This beauty of the Silver Screen was stunning. Tierney (1920-1991) starred in some great roles, one of the most notable was as the materialistic Isabel Bradley in The Razor’s Edge, a 1946 film adaptation of the Somerset Maugham novel. In this movie, she chooses not to marry a man, Larry Darrel, who is more interested in pursuing self fulfillment and spiritual enlightenment rather than a socially acceptable material wealth. She is deeply in love with him, but he chooses to see the world, find enlightenment, rather than settle down into a mundane, although prosperous, upper class existence. Even though she eventually married another man, she admits later in the film that her first and only love was Larry Darrel. It is a classic tale of how a woman will always love the unattainable alpha male, even if she marries a beta provider later on.
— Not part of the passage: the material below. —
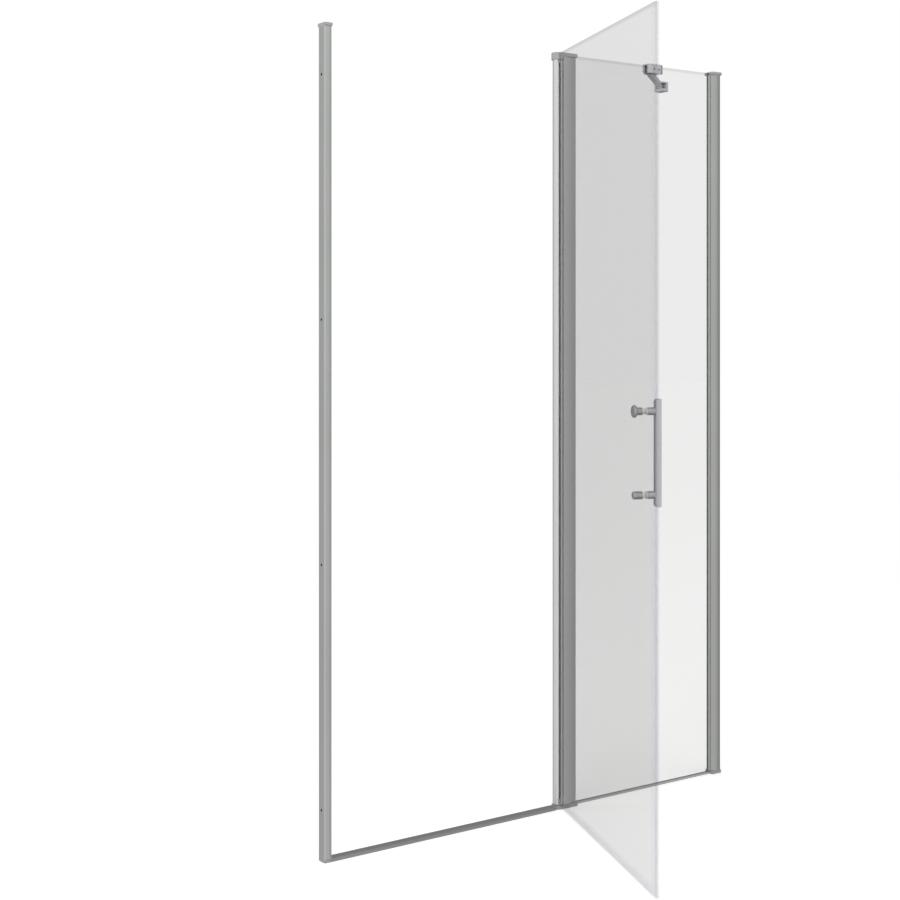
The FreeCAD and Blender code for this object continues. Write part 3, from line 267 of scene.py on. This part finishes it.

The film reflects the common occurrence that many women will marry one man who will provide them with material comfort, while secretly being in love with another man, who provides them with the gina tingle. That these old Hollywood movies often engage in such a plot show the timelessness of this tale.


She was quite the beauty though. There is something quite amazing about these old Hollywood beauties. The silver screen, the black and white photos, have a way of enhancing feminine beauty that is both alluring, while still being a bit detached. There was a pure femininity to these old stars that seems to be lacking in our modern, more masculinized world. And yet they were in no way less sexual and erotic than our modern actresses. The sexuality is often beneath the surface, hinted at, alluded to, subtlety depicted in mysterious shades of grey rather than the bright, glaring lights of contemporary film. Nude scenes did not exist; and yet these women were somehow more beautifully sexual than what we find in most modern films. Sharp and insightful dialogue was the means to express sexuality, and, although less viscerally stimulating than our modern nude scene, the eroticism conveyed through words and expression and plot was more deeply satisfying than the gratuitous sex scenes we are too often subjected to today. Perhaps it is the restraint of it all: restraint builds sexual tension in way that an upfront eroticism cannot.

Tierney, in a scene from the Razor's Edge. She is trying to seduce the man she loves, but who does not quite love her as much. Here we see her beautiful neck and shoulders. I love a woman's neck and shoulders!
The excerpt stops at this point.